Abstract

We report the occurrence of unusual, high-magnesium (Fo96) olivine phenocrysts in a basaltic lava and an ejected lithic block from the Upper Vancori period ( 13 ka) and the recent activity (2002–2003) of Stromboli volcano, Italy. The samples that contain this distinctive mineral chemistry are a shoshonitic basalt and a basaltic andesite with anomalous bulk-rock chemical characteristics in which the iron is highly oxidized (6–8 wt % Fe2O3 and <1 wt % FeO).
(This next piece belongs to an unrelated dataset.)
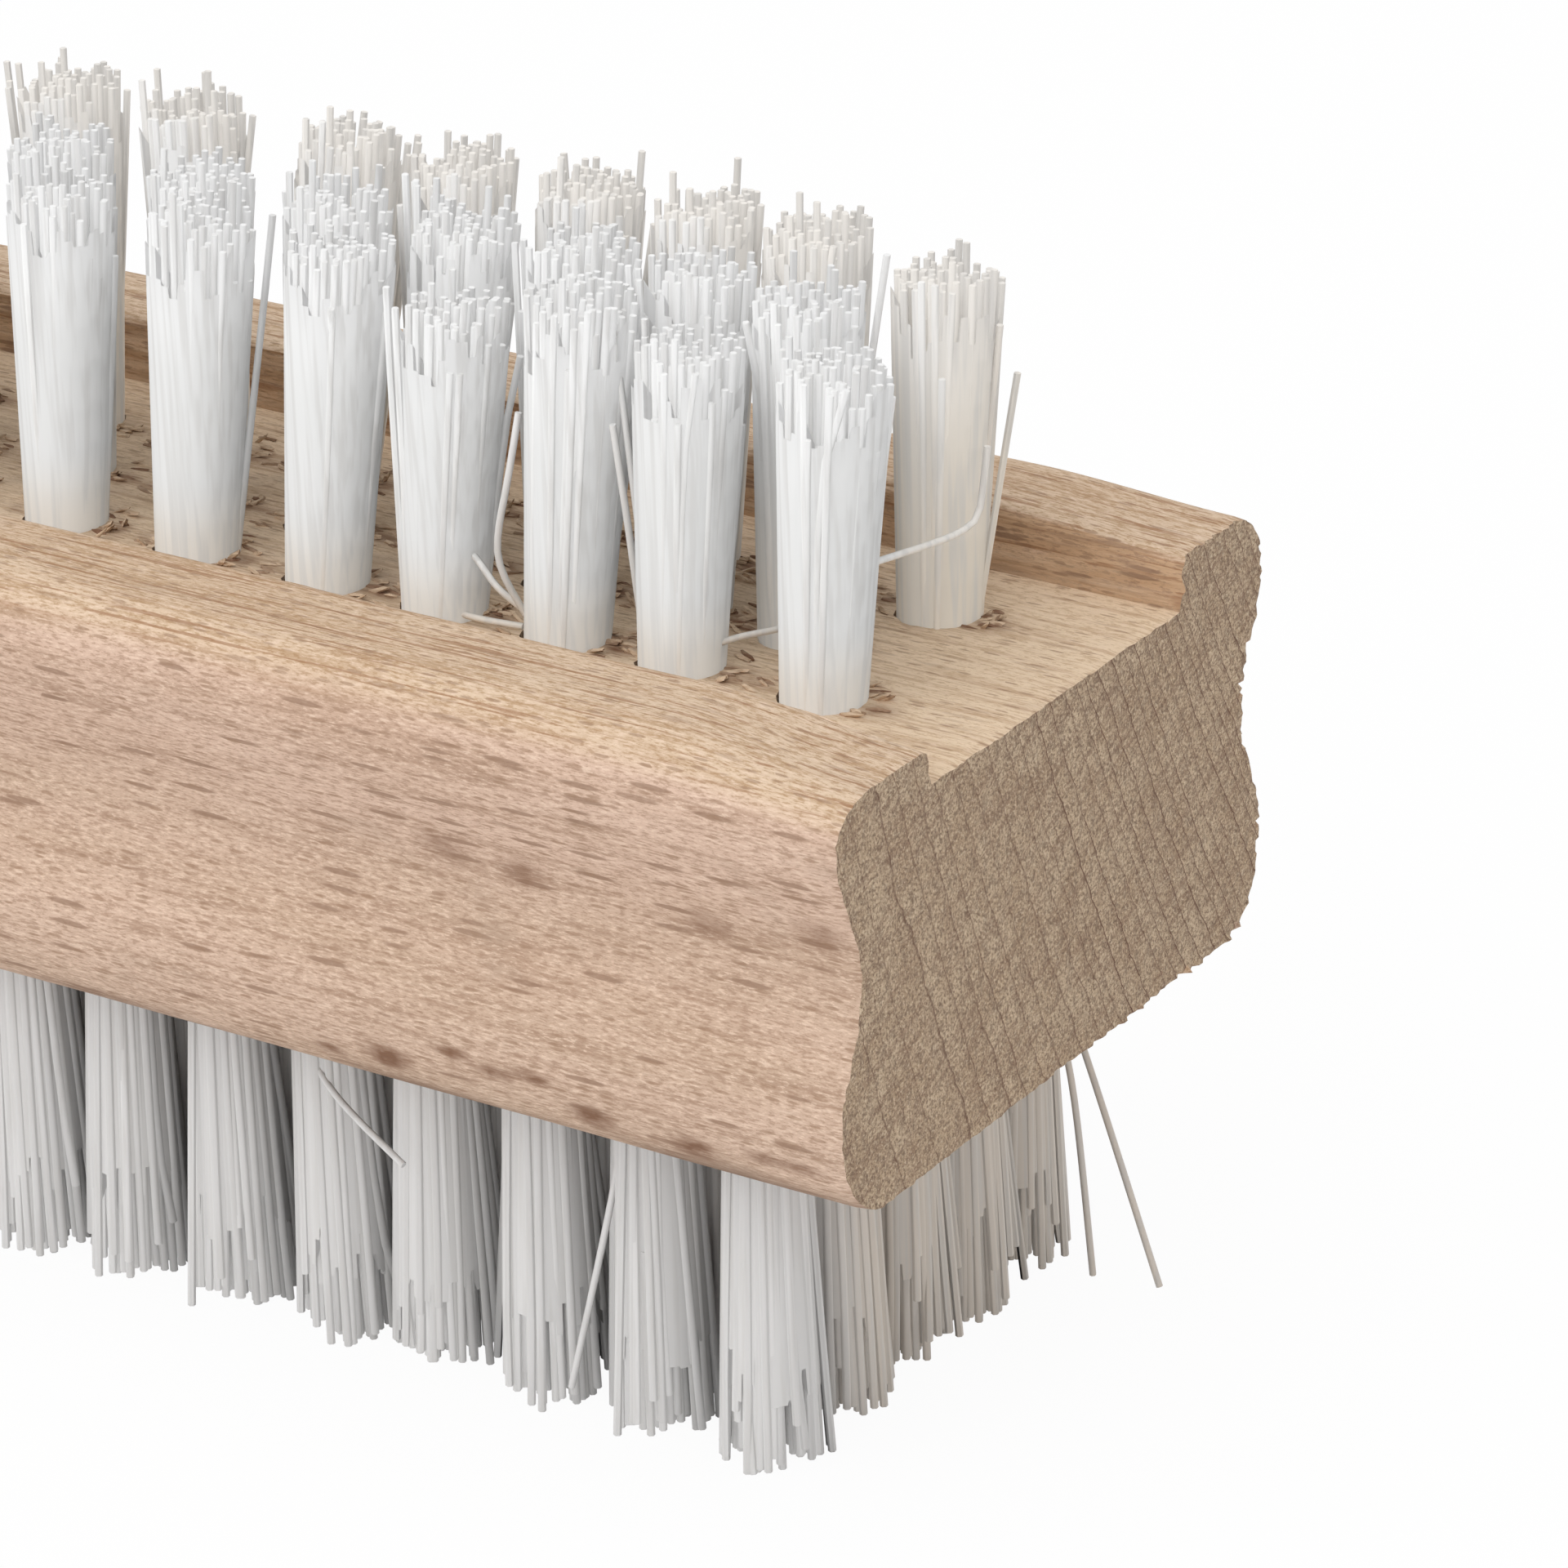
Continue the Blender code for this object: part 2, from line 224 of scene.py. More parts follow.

In other respects these samples are similar to the majority of Stromboli basalts, characterized by the coexistence of olivine, clinopyroxene, plagioclase and Fe–Ti oxides as phenocrysts, and clinopyroxene, plagioclase and Fe–Ti oxides in the groundmass. In the high-magnesium olivine samples, Fe–Ti oxides (pseudobrookite) typically occur as symplectitic intergrowths with the olivine phenocrysts, indicating simultaneous growth of the two phases. We propose, as a paragenetic model, that the Fo96 olivine phenocrysts crystallized from a highly oxidized basaltic magma in which most of the iron was in the ferric state; hence, only magnesium was available to form olivine. The highly oxidized state of the magma reflects sudden degassing of volatile phases associated with instantaneous, irreversible, transient degassing of the magma chamber; this is postulated to occur during periods of sudden decompression induced by fracturing of the volcanic edifice associated with paroxysmic activity and edifice collapse.